Deciding the right system is complex and challenging. Manufacturing CIOs need to look at their current technology footprint and ask themselves, are we prepared to move to the cloud? How can we ensure the system meets the greater business needs? What needs to happen (and when) so our implementation is a success and does not exceed the budget? Will the application fit with our other solutions in the network? What are the functionalities most important to our users? What is a necessity versus nice to have?

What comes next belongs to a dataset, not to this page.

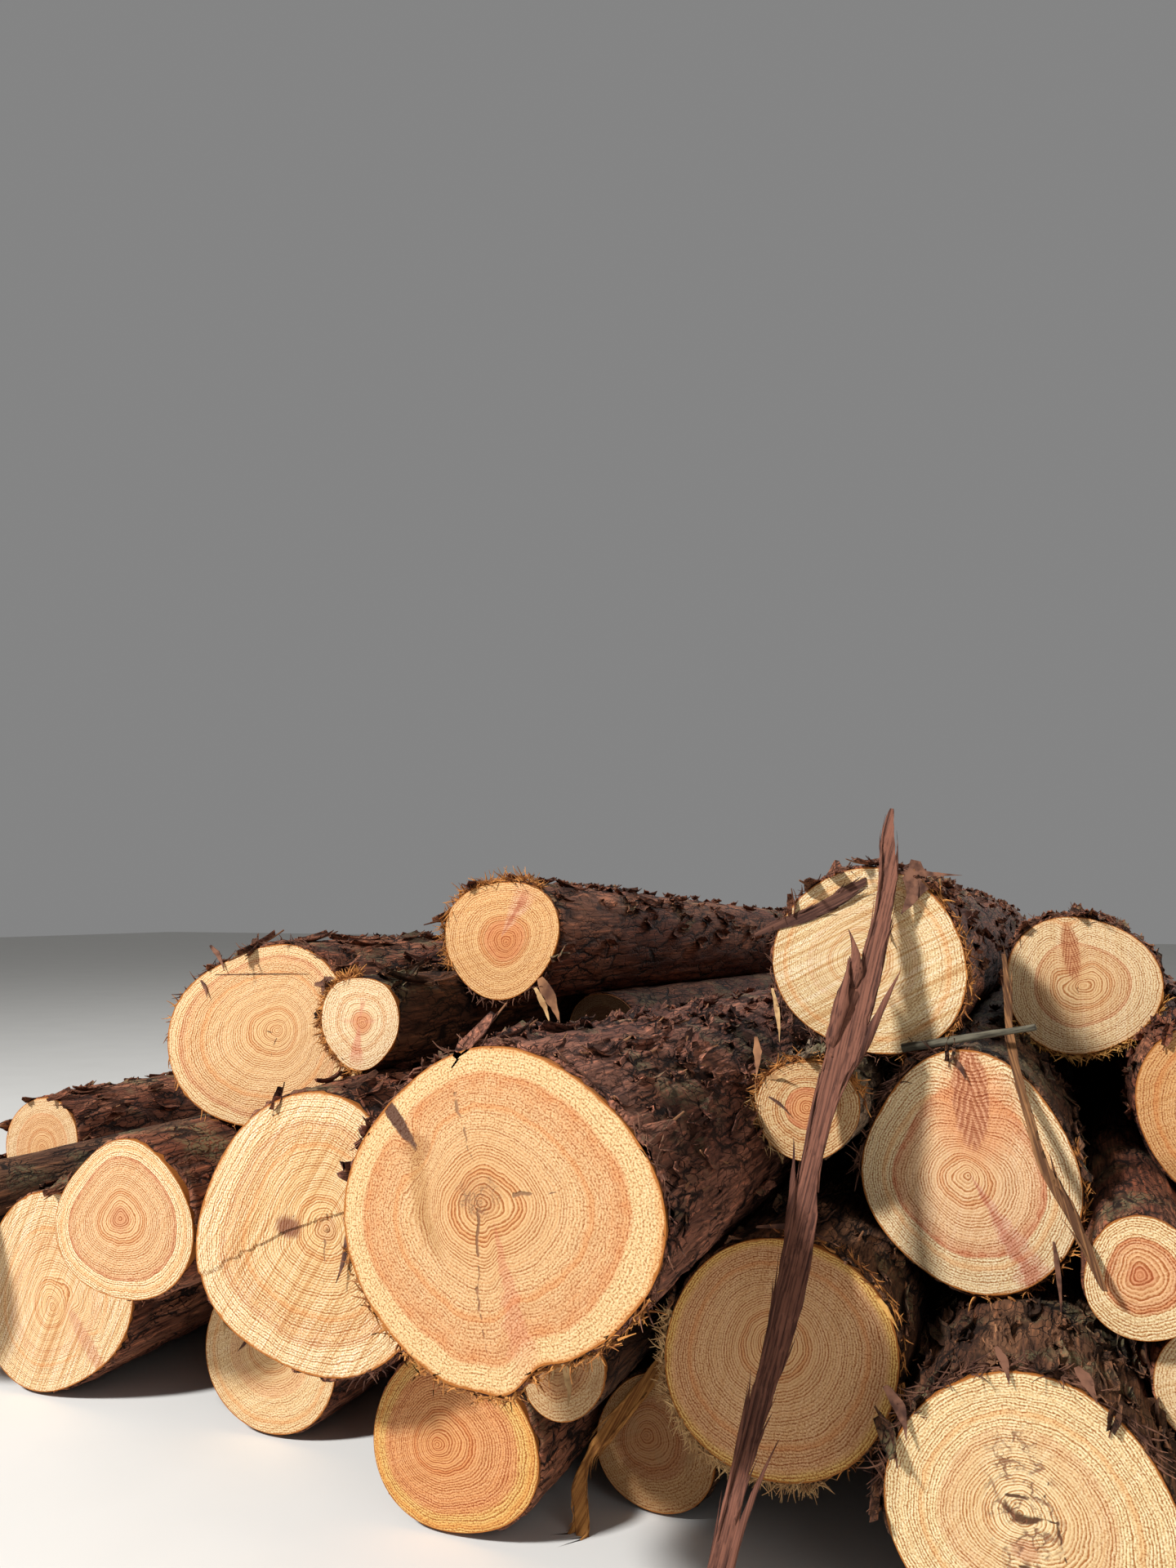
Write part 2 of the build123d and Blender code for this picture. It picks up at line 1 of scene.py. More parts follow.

From here, researching vendors and their roadmaps, and determining what will align with your current and future goals is part of planning diligence. For example, would you benefit from industry-specific software? ERP designed specifically for food and beverage manufacturers will include out-of-the-box functionality such as labeling, ingredient, and batch management; fixed and catchweight functionality, lot traceability, food safety, and other unique business requirements. Consider if the vendor can be flexible in migration options. Organizations with many disconnected, legacy software systems may find it easier to move to a single on-premise or hybrid system, with a future goal to lift and shift to a cloud environment. Understanding the gaps and where there is an opportunity to scale can ensure the solution supports the current needs of the business as well as those in the future.
Enlist the Right Crew
Most of the project emphasis is typically on the technology itself. Often the people of the organization – the ones that will be using the system and driving ROI – aren’t included until after decisions have been made. Successful project teams are built from employees that know the business, support the vision for the future and understand how the system will be used and can serve as advocates to drive adoption. This team should include leadership, who will drive support for the initiative; subject matter experts (SMEs) who will review current processes and look at how they can be improved; and process leads, who will move the project from concept to go-live. Establishing the right team early in the planning stages and keep them involved as the project advances is critical. These team members will be your main project ambassadors to help encourage company-wide acceptance.
Prepare Your Passengers
Transparency is crucial in large-scale projects such as moving to the cloud. The mere rumor of technology, process, or other change can have negative impacts on performance and productivity when not communicated correctly. People are creatures of habit and naturally resistant to change, so it is important to communicate early and often, to explain why the move is taking place, and how it will benefit both the individual and the organization.
Including Organisational Change Management (OCM) in your ERP project from the start will allow for increased user adoption and overall project success. It is important to use a structured approach to manage the people-related elements of change. This can be accomplished through a blend of change impact assessments, readiness monitoring, leadership alignment activities, stakeholder engagement, ongoing communications, workforce transition preparation, training, and sustainment actions. OCM helps employees who will be impacted by the change to be ready, willing, and able to make the shift and adopt new ways of working.
Flying high in a competitive industry requires the right people, processes, and technology. Having a preflight checklist to refine the project plan and implementation is a key to successful cloud migration. Whether you’re preparing for take-off or in the early stages of planning your flight, make your checklist and follow it.